(Records with modeling code)
......

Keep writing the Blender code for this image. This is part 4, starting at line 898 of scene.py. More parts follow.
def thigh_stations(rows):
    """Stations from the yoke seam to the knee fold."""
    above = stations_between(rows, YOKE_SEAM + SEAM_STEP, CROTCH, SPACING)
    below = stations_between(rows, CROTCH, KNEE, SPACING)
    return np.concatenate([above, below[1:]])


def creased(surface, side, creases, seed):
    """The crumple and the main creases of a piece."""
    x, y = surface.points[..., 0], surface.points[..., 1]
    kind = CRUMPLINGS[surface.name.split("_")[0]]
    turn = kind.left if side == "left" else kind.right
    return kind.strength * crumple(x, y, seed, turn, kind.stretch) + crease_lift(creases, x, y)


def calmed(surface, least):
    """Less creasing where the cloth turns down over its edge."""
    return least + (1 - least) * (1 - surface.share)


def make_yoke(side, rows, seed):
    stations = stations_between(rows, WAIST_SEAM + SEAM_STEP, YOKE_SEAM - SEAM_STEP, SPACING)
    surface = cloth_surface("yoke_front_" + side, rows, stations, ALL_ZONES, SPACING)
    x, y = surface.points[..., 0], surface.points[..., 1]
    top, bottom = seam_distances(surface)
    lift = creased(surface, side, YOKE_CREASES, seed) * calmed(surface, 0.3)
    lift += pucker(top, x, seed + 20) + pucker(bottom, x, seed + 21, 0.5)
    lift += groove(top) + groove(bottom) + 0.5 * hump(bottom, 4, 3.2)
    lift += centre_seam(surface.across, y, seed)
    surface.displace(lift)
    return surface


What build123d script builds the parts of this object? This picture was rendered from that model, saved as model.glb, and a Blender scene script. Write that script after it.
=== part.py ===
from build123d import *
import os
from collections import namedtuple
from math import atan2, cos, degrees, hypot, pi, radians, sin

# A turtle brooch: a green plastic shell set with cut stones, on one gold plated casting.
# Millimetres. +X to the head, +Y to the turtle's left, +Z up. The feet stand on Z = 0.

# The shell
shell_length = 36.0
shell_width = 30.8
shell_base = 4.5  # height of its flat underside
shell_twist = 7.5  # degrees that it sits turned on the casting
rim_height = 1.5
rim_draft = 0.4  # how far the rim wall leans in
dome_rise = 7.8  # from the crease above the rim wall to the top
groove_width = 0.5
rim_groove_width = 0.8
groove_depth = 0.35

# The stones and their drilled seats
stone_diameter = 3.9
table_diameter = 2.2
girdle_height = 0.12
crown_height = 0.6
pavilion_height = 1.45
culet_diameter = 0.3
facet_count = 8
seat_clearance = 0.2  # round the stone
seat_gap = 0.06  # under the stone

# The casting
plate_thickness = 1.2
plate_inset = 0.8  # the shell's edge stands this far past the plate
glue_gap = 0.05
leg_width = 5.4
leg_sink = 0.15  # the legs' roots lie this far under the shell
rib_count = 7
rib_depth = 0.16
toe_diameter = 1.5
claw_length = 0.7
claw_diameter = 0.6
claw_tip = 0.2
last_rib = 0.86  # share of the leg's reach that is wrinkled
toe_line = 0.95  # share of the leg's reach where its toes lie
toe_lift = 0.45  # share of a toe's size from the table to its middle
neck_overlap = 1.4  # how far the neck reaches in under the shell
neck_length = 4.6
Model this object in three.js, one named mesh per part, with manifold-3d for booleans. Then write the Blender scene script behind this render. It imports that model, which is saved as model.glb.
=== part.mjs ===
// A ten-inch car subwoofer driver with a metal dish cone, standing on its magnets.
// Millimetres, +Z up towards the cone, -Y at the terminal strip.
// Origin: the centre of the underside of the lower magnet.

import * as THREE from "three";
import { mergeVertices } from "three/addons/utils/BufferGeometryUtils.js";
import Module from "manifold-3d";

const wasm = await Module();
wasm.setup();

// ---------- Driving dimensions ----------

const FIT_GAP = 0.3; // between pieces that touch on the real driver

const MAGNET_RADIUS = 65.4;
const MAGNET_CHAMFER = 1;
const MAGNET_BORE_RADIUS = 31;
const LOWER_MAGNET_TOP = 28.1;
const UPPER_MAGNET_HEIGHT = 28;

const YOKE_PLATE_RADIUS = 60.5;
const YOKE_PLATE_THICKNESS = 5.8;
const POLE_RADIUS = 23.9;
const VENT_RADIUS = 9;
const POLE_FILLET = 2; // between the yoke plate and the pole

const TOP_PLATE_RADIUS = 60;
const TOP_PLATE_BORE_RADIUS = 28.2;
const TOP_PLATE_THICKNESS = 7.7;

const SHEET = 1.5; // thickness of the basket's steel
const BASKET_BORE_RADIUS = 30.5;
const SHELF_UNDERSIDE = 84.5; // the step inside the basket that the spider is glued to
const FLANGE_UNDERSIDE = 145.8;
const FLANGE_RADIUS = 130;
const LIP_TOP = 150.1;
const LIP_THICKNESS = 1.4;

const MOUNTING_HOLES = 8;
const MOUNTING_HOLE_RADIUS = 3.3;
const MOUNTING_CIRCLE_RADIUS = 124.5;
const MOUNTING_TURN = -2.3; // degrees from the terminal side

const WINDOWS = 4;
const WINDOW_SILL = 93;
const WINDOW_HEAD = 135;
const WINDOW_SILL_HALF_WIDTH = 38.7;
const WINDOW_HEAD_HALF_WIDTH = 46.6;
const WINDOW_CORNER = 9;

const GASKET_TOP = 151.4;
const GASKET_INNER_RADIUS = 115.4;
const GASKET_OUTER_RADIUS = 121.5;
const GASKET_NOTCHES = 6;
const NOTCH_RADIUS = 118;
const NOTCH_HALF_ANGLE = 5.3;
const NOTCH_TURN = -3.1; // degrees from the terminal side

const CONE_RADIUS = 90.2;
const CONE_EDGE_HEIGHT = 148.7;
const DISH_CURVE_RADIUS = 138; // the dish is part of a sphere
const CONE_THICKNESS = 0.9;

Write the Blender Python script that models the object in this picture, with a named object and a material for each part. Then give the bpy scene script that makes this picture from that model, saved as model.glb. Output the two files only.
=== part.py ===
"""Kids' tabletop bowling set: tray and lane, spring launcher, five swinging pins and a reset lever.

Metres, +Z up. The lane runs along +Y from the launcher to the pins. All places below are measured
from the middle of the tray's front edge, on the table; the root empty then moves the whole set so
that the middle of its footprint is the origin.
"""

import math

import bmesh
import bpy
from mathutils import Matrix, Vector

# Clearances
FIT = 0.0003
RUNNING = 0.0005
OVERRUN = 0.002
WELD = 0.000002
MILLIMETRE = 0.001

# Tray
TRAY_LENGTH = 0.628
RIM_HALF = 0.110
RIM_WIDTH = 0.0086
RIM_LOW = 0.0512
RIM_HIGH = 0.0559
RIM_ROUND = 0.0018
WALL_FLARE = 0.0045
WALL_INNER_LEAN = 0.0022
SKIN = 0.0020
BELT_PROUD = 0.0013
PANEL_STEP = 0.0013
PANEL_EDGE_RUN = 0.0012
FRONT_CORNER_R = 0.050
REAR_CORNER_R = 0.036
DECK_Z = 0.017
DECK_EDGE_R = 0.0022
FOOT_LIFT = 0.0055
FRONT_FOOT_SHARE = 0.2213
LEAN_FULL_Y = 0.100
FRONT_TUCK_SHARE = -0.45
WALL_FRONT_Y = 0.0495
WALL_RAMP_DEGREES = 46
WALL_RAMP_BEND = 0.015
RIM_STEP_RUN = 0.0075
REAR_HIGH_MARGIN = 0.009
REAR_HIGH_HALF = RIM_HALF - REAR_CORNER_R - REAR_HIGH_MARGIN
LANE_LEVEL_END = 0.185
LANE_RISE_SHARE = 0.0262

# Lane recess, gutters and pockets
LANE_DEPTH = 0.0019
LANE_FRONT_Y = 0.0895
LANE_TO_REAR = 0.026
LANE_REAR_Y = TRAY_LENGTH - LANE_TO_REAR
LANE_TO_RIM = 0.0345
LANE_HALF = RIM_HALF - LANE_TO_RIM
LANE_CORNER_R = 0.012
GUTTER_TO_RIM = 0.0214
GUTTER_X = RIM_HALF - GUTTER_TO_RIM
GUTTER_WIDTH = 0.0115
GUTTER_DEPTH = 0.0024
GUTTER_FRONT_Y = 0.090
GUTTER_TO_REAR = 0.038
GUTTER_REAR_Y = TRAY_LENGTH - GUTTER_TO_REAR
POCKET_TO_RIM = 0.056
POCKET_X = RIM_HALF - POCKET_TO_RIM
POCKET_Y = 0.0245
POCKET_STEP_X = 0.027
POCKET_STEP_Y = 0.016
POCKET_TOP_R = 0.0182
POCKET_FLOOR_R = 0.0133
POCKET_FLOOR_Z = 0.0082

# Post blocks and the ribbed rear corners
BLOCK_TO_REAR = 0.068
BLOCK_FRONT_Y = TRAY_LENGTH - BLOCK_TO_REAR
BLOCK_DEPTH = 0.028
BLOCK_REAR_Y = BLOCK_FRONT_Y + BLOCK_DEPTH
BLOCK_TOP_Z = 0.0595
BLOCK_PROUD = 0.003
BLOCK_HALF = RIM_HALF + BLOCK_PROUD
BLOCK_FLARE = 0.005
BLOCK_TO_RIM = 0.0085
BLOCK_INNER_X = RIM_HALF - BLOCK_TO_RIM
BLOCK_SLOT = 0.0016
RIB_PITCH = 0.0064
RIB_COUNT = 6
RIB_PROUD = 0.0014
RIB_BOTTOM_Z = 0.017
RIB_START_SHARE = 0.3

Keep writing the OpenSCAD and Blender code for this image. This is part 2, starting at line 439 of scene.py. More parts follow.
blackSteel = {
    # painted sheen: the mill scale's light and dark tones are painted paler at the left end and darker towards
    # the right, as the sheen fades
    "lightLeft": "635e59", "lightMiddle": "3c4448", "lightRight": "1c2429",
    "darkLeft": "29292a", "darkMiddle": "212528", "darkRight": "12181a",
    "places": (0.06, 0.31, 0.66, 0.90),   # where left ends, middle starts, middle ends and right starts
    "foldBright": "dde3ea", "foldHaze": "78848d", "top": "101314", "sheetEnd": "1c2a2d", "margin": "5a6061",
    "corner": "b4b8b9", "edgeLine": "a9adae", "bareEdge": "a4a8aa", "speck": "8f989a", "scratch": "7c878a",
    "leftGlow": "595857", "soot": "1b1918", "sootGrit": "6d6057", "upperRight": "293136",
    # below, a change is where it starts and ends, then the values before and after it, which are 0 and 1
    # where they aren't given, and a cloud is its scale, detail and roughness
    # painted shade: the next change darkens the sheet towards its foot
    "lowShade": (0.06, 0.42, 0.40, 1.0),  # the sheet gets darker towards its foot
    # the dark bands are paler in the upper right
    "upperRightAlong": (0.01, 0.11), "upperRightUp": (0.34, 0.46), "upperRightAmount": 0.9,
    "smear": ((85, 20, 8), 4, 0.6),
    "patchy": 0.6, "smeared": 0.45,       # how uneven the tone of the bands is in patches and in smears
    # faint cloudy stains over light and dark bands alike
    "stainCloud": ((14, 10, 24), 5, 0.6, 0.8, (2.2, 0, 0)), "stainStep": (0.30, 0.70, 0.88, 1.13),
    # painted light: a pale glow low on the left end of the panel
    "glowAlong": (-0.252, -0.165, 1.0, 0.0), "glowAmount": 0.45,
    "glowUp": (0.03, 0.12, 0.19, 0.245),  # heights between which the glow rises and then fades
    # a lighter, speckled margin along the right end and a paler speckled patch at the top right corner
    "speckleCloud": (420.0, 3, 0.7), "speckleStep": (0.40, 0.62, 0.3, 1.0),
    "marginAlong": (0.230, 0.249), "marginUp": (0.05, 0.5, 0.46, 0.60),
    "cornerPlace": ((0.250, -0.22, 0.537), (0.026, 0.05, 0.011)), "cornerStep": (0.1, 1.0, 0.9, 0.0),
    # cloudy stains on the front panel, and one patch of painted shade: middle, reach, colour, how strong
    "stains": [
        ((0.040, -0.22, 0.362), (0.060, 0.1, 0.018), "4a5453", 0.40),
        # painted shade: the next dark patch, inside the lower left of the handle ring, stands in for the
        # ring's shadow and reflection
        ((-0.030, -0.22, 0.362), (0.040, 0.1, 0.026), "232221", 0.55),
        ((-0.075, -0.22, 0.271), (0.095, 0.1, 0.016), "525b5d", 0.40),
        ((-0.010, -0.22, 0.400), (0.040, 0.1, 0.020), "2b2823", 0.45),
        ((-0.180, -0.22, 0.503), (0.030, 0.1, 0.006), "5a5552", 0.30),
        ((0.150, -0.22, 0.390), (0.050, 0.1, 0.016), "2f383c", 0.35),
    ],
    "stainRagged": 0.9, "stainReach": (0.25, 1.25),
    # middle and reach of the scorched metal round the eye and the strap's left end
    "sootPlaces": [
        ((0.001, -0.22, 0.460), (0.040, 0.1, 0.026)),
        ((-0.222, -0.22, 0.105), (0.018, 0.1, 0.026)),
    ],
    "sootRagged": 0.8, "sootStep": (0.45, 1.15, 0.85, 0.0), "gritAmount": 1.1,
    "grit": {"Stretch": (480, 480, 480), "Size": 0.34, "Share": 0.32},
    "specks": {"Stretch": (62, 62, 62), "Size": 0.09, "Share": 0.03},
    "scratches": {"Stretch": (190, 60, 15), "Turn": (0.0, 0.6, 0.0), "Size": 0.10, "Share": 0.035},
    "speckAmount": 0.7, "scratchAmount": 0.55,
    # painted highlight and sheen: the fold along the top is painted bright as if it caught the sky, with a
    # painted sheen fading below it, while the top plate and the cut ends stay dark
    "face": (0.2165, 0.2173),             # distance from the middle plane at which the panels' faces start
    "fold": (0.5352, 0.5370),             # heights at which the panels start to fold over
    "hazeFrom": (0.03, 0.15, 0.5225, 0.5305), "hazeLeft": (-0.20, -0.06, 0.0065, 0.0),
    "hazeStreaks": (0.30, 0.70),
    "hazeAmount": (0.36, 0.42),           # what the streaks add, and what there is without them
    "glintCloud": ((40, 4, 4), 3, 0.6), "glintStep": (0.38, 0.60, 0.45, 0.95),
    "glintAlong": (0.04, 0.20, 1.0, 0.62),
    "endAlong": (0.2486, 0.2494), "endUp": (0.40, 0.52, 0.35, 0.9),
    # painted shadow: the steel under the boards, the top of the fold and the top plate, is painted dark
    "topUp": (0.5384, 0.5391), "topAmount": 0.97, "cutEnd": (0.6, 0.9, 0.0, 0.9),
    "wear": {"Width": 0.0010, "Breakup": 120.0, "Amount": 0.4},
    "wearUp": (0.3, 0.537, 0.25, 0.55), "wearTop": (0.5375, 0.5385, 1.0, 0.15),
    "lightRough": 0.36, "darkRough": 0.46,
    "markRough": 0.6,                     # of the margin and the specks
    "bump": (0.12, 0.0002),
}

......

■ THE TASK
Lines from the start of the material above through the line containing "return least +" are to be duplicated exactly, and only those.

■ RESULT OF THIS EXERCISE
Keep writing the Blender code for this image. This is part 4, starting at line 898 of scene.py. More parts follow.
def thigh_stations(rows):
    """Stations from the yoke seam to the knee fold."""
    above = stations_between(rows, YOKE_SEAM + SEAM_STEP, CROTCH, SPACING)
    below = stations_between(rows, CROTCH, KNEE, SPACING)
    return np.concatenate([above, below[1:]])


def creased(surface, side, creases, seed):
    """The crumple and the main creases of a piece."""
    x, y = surface.points[..., 0], surface.points[..., 1]
    kind = CRUMPLINGS[surface.name.split("_")[0]]
    turn = kind.left if side == "left" else kind.right
    return kind.strength * crumple(x, y, seed, turn, kind.stretch) + crease_lift(creases, x, y)


def calmed(surface, least):
    """Less creasing where the cloth turns down over its edge."""
    return least + (1 - least) * (1 - surface.share)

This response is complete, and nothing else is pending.